The combination of the touring suspension and limited slip differential means a car in this spec is not at its best on the track. Neither one is the problem, it’s just an unhappy marriage. There is too much understeer on turn-in to slower corners, meaning you have to learn how to drive it cleanly, being conservative with entry speed, then gently using the power to neutralize the car. It will drift if provoked, but it is not a remotely natural state. I suspect that without the diff pushing the nose wide, the car would be much better balanced; alternatively, with the diff but with sport springs and track day tires, it would be far better tied down.

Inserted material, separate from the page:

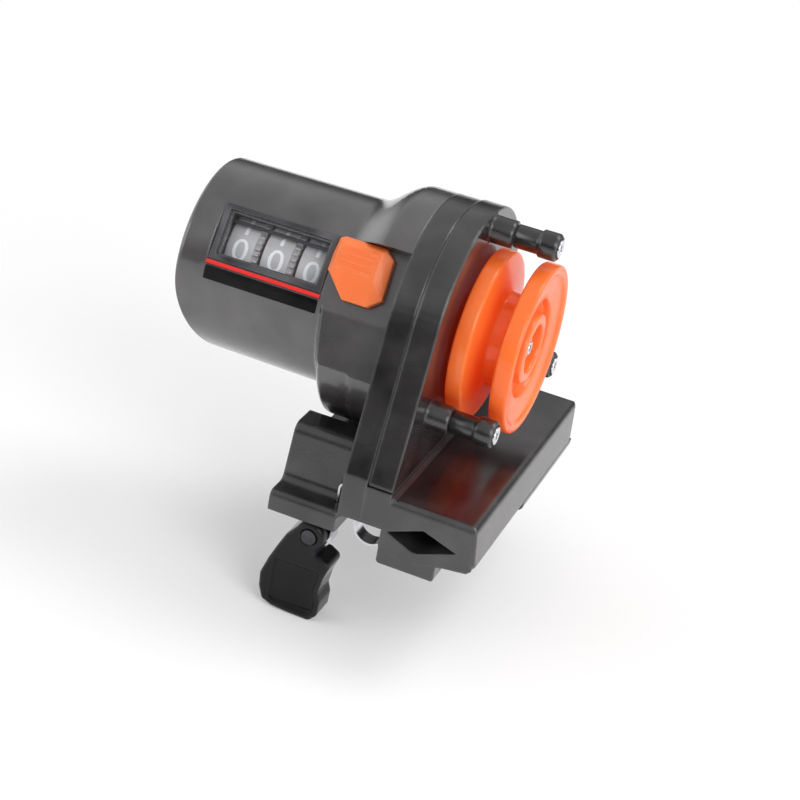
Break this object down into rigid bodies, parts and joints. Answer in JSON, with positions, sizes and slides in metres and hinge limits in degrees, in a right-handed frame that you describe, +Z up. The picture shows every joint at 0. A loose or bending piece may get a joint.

I’m not going to spend much time discussing the interior of the pre-production car I drove, for it was not to showroom specification, so time alone will tell whether Lotus really can build an Emira as well as Porsche can build a Cayman. But I liked the clean, pared-back approach, with two screens on which information is displayed, a row of ventilation controls, and very little else.
The Emira is an excellent car, far easier to live with than an Evora, better looking and technologically up to date. There’s still enough of that Lotus feel to woo diehards but, far more importantly, the looks, technology, ride, and refinement means the Emira should also appeal to people who have hitherto admired Lotus from afar but have been too nervous about livability to take the plunge. The Emira should resolve that quandry, and the two-year waiting list suggests that, so far at least, the plan is working.
It’s not a perfect car, nor even close, but what Lotus ever was? The Emira has character, ability, and sufficient practicality to suggest it will work in the real world like no Lotus in history. But it will take more time in an Emira to know for sure whether it has what it takes to turn the fab four into that famous five.